▶ LISTING
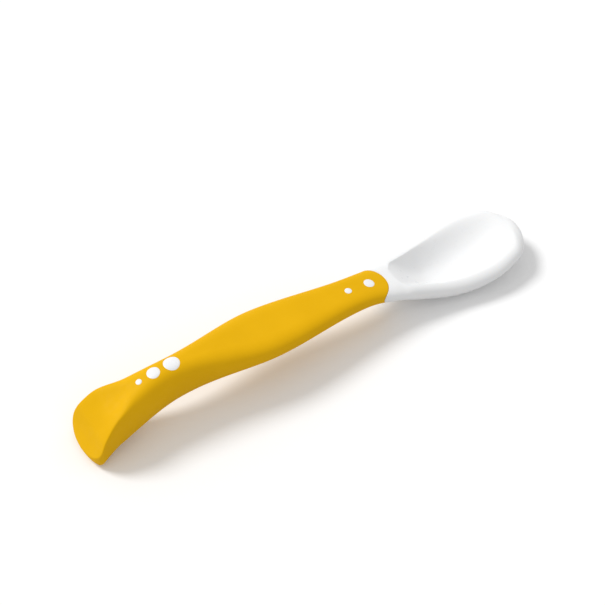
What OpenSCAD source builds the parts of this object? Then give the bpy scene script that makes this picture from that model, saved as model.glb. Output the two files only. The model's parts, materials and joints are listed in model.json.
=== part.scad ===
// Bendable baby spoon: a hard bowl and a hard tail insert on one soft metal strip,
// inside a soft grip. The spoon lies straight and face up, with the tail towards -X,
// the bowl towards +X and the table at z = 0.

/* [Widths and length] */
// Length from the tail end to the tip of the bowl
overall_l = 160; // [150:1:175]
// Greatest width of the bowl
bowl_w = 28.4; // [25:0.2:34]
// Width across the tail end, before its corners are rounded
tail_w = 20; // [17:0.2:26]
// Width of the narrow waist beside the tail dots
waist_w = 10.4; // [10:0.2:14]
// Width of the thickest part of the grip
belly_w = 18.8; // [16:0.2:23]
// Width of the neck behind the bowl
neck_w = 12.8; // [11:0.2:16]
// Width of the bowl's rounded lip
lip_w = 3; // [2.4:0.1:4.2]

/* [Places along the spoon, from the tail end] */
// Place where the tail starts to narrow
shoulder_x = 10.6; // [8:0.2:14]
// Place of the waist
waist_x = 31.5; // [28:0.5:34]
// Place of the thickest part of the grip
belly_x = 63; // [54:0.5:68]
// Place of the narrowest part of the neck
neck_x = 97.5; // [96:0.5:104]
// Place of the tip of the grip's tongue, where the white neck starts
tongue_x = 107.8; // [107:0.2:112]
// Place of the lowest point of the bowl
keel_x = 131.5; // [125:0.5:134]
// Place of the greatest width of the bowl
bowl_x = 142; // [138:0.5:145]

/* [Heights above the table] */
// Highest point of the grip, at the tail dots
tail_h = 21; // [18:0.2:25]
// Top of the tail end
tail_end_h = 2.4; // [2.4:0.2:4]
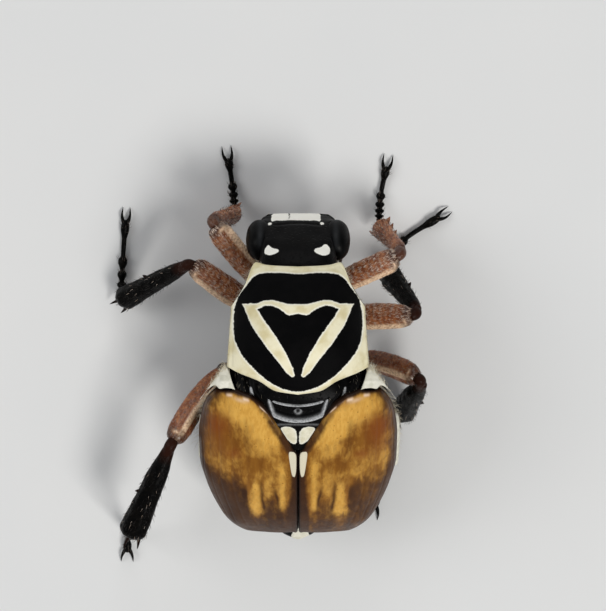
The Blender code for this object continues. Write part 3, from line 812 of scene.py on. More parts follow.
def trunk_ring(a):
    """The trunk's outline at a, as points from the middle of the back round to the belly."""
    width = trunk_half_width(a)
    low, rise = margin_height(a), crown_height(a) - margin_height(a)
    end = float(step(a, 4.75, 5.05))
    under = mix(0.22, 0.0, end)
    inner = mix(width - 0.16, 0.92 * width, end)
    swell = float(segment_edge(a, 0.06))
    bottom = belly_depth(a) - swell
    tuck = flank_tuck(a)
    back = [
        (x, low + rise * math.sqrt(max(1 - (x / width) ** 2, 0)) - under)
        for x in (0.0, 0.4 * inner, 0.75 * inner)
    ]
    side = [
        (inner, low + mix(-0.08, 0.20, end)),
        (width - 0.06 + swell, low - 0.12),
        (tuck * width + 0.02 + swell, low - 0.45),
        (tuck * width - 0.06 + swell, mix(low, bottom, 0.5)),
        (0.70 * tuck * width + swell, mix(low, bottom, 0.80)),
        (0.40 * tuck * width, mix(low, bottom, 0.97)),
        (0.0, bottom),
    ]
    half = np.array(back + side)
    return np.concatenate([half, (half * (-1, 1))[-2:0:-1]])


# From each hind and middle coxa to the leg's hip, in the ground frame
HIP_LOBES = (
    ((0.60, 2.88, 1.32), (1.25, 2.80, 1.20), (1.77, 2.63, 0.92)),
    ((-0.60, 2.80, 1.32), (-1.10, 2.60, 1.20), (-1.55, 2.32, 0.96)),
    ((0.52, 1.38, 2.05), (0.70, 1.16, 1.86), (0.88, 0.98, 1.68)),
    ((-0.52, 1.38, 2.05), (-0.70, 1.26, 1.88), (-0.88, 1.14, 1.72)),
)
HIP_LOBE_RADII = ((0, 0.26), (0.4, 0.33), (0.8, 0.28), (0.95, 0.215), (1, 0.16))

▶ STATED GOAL
Write out, unaltered, the lines from the opening of the listing through the line that includes "table at z = 0.".

▶ EXPECTED OUTPUT
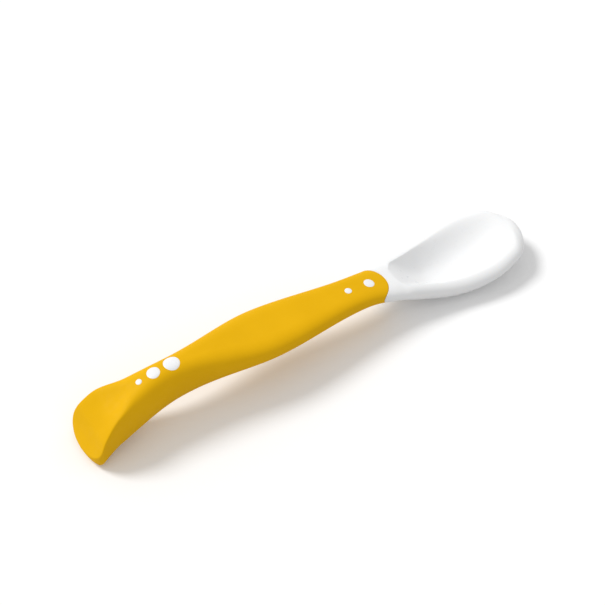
What OpenSCAD source builds the parts of this object? Then give the bpy scene script that makes this picture from that model, saved as model.glb. Output the two files only. The model's parts, materials and joints are listed in model.json.
=== part.scad ===
// Bendable baby spoon: a hard bowl and a hard tail insert on one soft metal strip,
// inside a soft grip. The spoon lies straight and face up, with the tail towards -X,
// the bowl towards +X and the table at z = 0.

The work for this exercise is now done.